Statement Mirrors and Lighting
Mirrors are doing more design work than ever in luxury bathrooms. Arched mirrors, full-height mirrors, backlit mirrors with adjustable colour temperature, and framed mirrors in unlacquered brass or matte black are all appearing in high-end installations. The choice of mirror has an outsized impact on the overall feel of the space because it occupies so much visual real estate.
Lighting design in luxury bathrooms now involves multiple layers: task lighting at the vanity, ambient lighting in the ceiling plane, accent lighting within niches and behind mirrors, and floor-level lighting that activates at night. Each layer serves a different purpose and contributes to the flexibility that a well-designed bathroom requires.
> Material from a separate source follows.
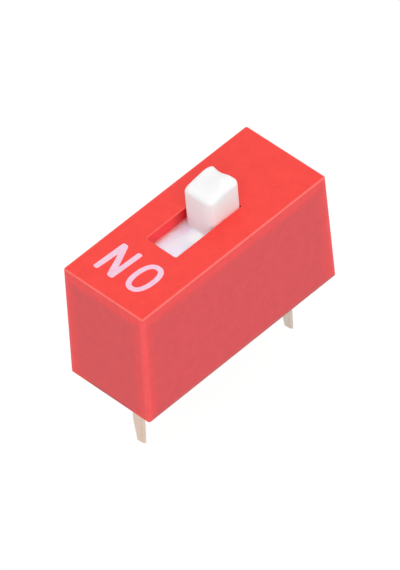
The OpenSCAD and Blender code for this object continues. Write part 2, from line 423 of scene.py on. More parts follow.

The Role of a Skilled Contractor
The gap between a bathroom that looks good in renderings and one that performs beautifully in daily use is largely determined by the quality of the build. Working with a full-service general contractor who has genuine experience in high-specification bathroom renovations ensures that the technical demands of the project, waterproofing, in-floor heating systems, steam enclosure construction, custom cabinetry integration, and precise tile installation, are handled with the level of craft the design deserves.
Luxury bathroom renovations are among the most technically demanding residential projects precisely because so much happens beneath the surfaces. The visible quality of a finished bathroom is a direct reflection of the work that cannot be seen.
What Endures Beyond Trend
The features that define luxury bathroom design in any given year share a deeper common quality: they improve how the space actually functions for the people using it every day. Steam, warmth, quality materials that age well, storage that genuinely works, and lighting that can be adjusted to suit the moment are not trend-driven decisions. They are decisions that accumulate into a space you are glad to be in every morning.
That is ultimately what luxury in the bathroom means in 2026: not the most expensive finish, but the most considered one.